I remember being in high school when a national holiday in honor of Martin Luther King, Jr., was still being debated. I also remember clearly my (white) World Civ teacher expressing what was not an uncommon sentiment in the 1980s; he said, "Well, if we give black people their own special holiday, then all the other groups will want one, too." Implied in that statement is the belief that a) King is a hero for African Americans only and b) only events and people of importance to European Americans matter and people of color will be granted "special days" as the majority sees fit.
I was thinking about those still not-uncommon-enough ideas this morning as I read an article on Diversity Inc., where black leaders were asked about Dr. King's legacy. It's not that there is anything wrong with the article, I just find it curious that we are always encouraged to view King's work and civil rights gains as a whole as only benefiting black people. In the same way, in just a few weeks, folks will be talking about icons like Harriet Tubman and Crispus Attucks and (if we're lucky) Cathy Williams, but their good works will be marginalized as "black history," rather than "history" or "American history." It will be as if Williams did not pave the way for ALL women in the military, as if Attucks was not a part of this country's struggle for freedom from English royalty, as if Tubman's work as an abolitionist and humanitarian did not help America move towards its higest ideals. Tubman and Attucks and Williams are African American icons, yes. But they are not just that. They are AMERICAN icons.

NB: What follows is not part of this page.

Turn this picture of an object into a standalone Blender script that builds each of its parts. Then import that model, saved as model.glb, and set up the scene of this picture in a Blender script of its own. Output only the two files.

In a comment to my recent post about glorification of the Antebellum South, 9jah remarked on Racialicious:
Tami, I think your perspective is entirely necessary to consider. I wonder, though, to what extent we should grant white folks the benefits of their memories and histories as relates to matters not directly related to the oppression of black folks (clothing etc) in that period. Read more...
But there is no black history or white history or Asian history, etc. There is only history--and that history should not be about the biased memories of the most privileged. There is not American history and then, as a sidebar, some things that black folks did. Our stories (and those of all marginalized groups) are a part of the larger story that is the history of the U.S. of A. Cathy Williams posing as a man to enlist in the United States Army and serve as a Buffalo Soldier is black history, but it is also women's history and military history and, importantly, AMERICAN HISTORY. She deserves more than 28 days of notice.

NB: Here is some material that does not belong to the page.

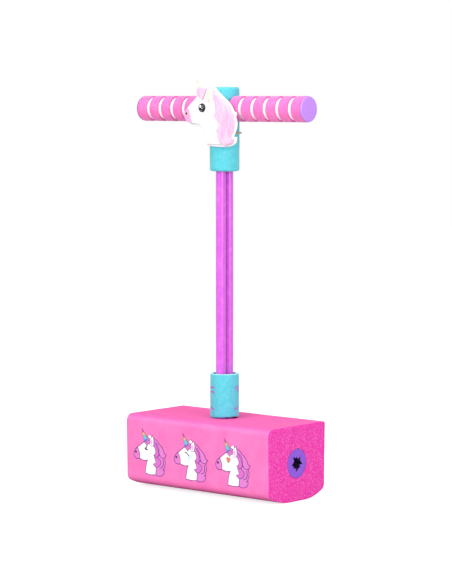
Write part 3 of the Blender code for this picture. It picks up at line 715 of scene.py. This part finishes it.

In the same way, Martin Luther King, Jr. should not just be a hero to 10 percent of the population--not in a country where allegedly "all men are created equal." A man who spoke so eloquently about peace during the war in Vietnam, has much to teach people around the world in this war-ravaged time.
And recall Dr. King's Poor People's Campaign? That too certainly has resonance today to more than just the African American community.
It is possible that I have chosen the wrong icon to make my point, because unlike, say, Medgar Evers or Malcolm X, King has generally transcended the "black hero" label to become a hero to all. But there is still a tendency to make celebrations of King's birthday about "blackness" rather than "social justice" or "equality" or "activism" or "peace" or any of the most important themes of his work. And so, we have clumsy attempts at commemorating this great man, like the one a reader shared on Love Isn't Enough: Her child's teacher was recognizing MLK Day with a soul food pitch in. But King was about breaking barriers not blackeyed peas.
When we make MLK Day just "a black thang," we not only ghettoize King's work, but we also let the majority off the hook for continuing his legacy, specifically anti-racism. Race and racism is not just for people of color to think about. Equality is not something that people of color work for and white people grant. We should ALL be invested in justice and equality of race and of gender and of religion and of class and of sexuality. So, I want to know what black leaders think about Martin Luther King's legacy, but I also want to know what, say, white, suburban Midwestern moms think about it; and wealthy, Hispanic businessmen think about it; and Evangelical preachers think about it; and Puerto Rican lesbians in the Pacific Northwest think about it. These people are America and Dr. King's contributions bettered not just the lives of black folk, but the lives of ALL AMERICANS. And we all should pay homage to his legacy.